I have a simple question:
Is there a way to do a strlen()
-like count of characters in zero-terminated char16_t
array?
C++11 char16_t strlen-equivalent function
use
char_traits<char16_t>::length(your_pointer)
see 21.2.3.2 struct char_traits<char16_t>
and table 62 of the C++11-Std.
Use pointers :), create a duplicate pointer to the start, then loop through it while (*endptr++);
, then the length is given by endptr - startptr
. You can actually template this, however, its possible the the compile won't generate the same intrinsic code it does for strlen
(for different sizes ofc).
ouch, that looks ugly, although it is very very short... BTW I'm not insulting your code, its just strange that there is no overload for strlen or wstrlen... –
Matterhorn
@NoSense: if you've ever looked at the CRT source for MS or GCC, you'll see they use this method for strlen et al.
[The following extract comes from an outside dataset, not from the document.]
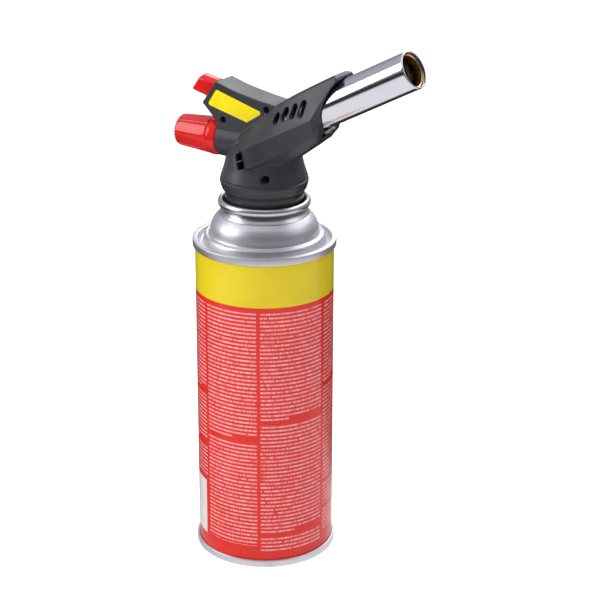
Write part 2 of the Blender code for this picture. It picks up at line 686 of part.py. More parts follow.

Ofc its not as fast as the assembly level stuff like SSE 4.1 string instructions or good old
REP SCAS
, but thats what intrinsic are for ;) there are articles on sse based versions(the gcc even has a few variants it uses), but this restricts your hardware –
Hydrobomb Ok, cool, as a matter of fact i'm using GCC. Does gcc have some wrapper function around asm stuff. I mean something like __wstrlen(const char16_t * str) –
Matterhorn
@NoSense: last i looked gcc prefered to hardcode overloads to the symbol name to get the code generator to output 'special' assembly, it doesn't actually have and assembly functions (this excludes libraries, and afaik glibc has no assembly either) –
Hydrobomb
ok, I always thought that nice way to make SSE instructions popular was to have wrapper functions that on old HW revert to slow implementation but still compile to legit code... Can you hear me Intel, can you hear me AMD? –
Matterhorn
Hey guys,
char_traits<>
have been since forever. Use them! –
Advisable @johannes: no, but neither would the
char_traits
under msvc 2010 when i poked into it thanks to towi :) –
Hydrobomb @Johannes: Seems like the question didn't ask about counting glyphs. –
Colloid
Necrolis answer includes the NULL byte in the length, which probably is not what you want. strlen() does not include the NULL byte in the length.
Adapting their answer:
static size_t char16len(uint16_t *startptr)
{
uint16_t *endptr = startptr;
while (*endptr) {
endptr++;
}
return endptr - startptr;
}
I realize there is an accepted C++ answer, but this answer is useful for anyone who stumbles on this post using C (like I did).